Too early to write off the Swedish model?

“LO in Sweden is probably facing a greater challenge than in Norway. But you should be careful to predict the permanent demise of the coordinated wage setting model. This is not the first time the social partners have failed to coordinate their demands. After a few years they have usually come back,” says Jon Erik Dølvik, a researcher at Norway's Fafo research foundation. 

On 15 February Fafo hosts a seminar on Swedish and Norwegian wage negotiations, based on a report written in cooperation with the Centre for Wage Formation: ‘The Frontfag Model yesterday, today and tomorrow’.

The ‘frontfag’ model is similar to Sweden’s wage setting model, which means the competitive industry decides how big wage increases can be before they become unsustainable. 

“Nordic trade unions have always studied each other and have been inspired by each other. But they have different histories and are to a degree organised in different ways. In Norway you won’t find the same clear division between workers and officials, for instance. Norwegian LO organises both groups and even though trade union membership is lower, LO dominates completely when it comes to wage negotiations in the private sector.”
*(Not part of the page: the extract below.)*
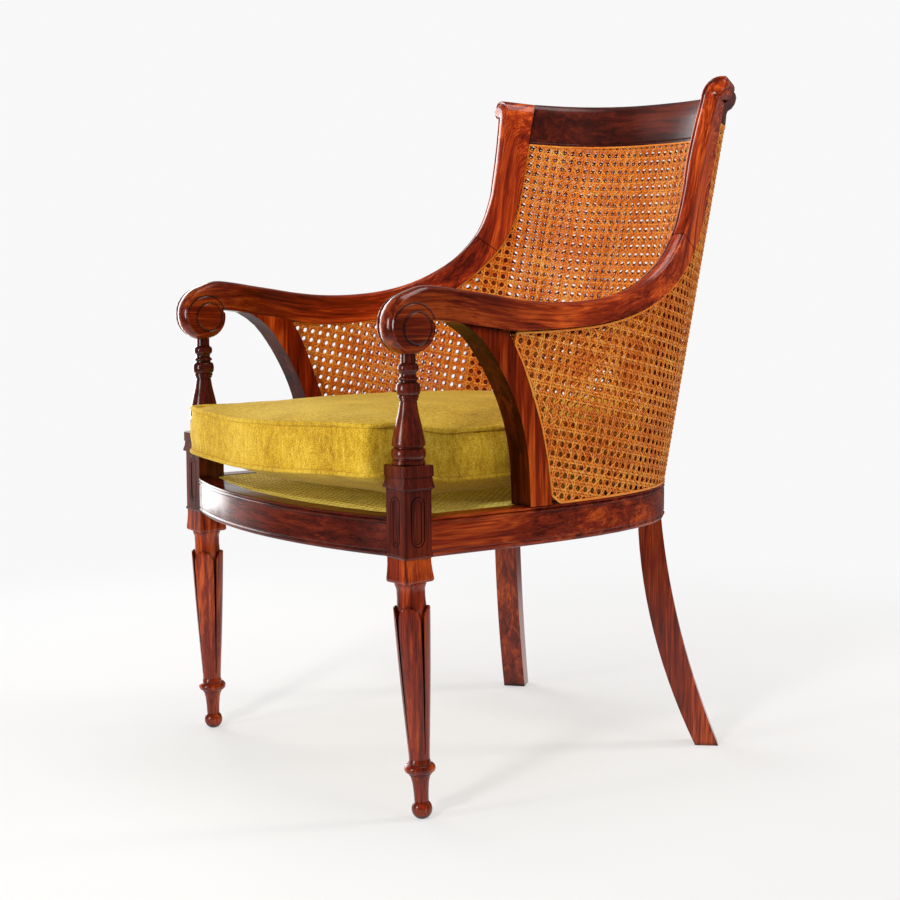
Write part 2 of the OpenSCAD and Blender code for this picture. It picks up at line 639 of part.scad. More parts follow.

In the short term employers are probably more influence by each other. If employers in one country for instance demand more flexibility in wage negotiations, this could impact on employers in a different country. 

Jon Erik Dølvik points out that the industry sector also influences the negotiation process. Norway, with its large oil sector, is very dependent on coordinating wage negotiations. If everyone followed the oil sector’s wage standards, other industries would not survive. In Sweden technology firms in the IT sector play a bigger part.